At Jefferson’s university, there will be 10 professorships, with each professor having his own pavilion—five on each “arm” of the π. “No secondary character will be received among them,” Jefferson writes to William Short (31 Oct. 1819). “Either the ablest which America or Europe can furnish, or none at all. They will give us the selected society of a great city separated from the dissipations and levities of its ephemeral insects.”
Unlike today’s professors at American universities, the professors will be well-rounded academicians. He tells Joseph Cabell (23 Feb. 1824): “A man is not qualified for a professor, knowing nothing but merely his own profession. He should be otherwise well educated as to the sciences generally; able to converse understandingly with the scientific men with whom he is associated, and to assist in the councils of the faculty on any subject of science on which they may have occasion to deliberate. Without this, he will incur their contempt, and bring disreputation on the institution.”

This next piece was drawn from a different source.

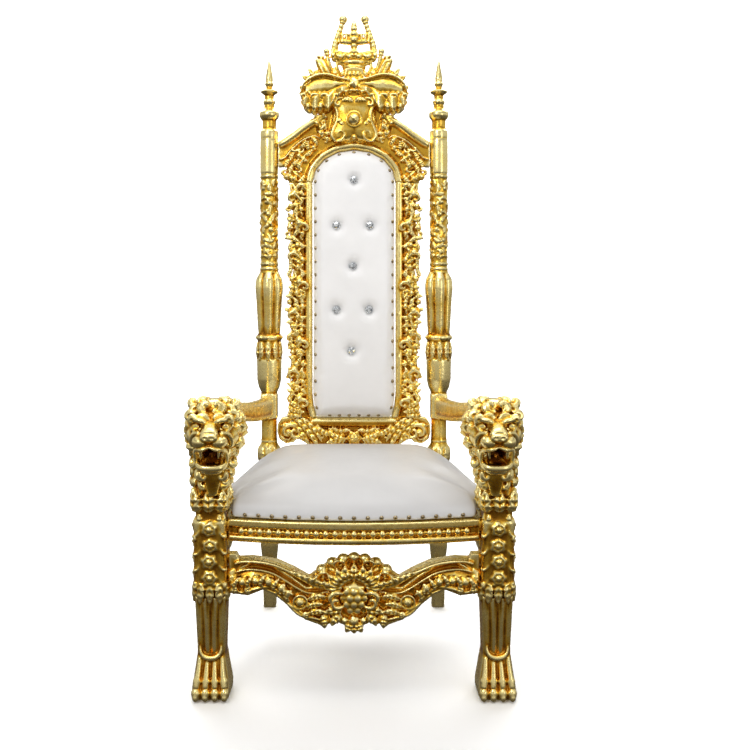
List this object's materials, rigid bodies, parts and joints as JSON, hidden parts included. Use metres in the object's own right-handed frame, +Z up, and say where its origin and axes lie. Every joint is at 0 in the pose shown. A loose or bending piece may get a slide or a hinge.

The professors too will enjoy liberties. All professors, except the professor of law, will be at fullest liberty to select texts for instruction. He states to John Cartwright (5 June 1824) that the texts culled for the study of law at University of Virginia “will imbibe with the language their free principles of government.”
In sum, Jefferson envisages University of Virginia, uniquely Southern, to be the institutional keystone of upper-tier American education. Though it might be circumstantially Southern, it is scientifically American.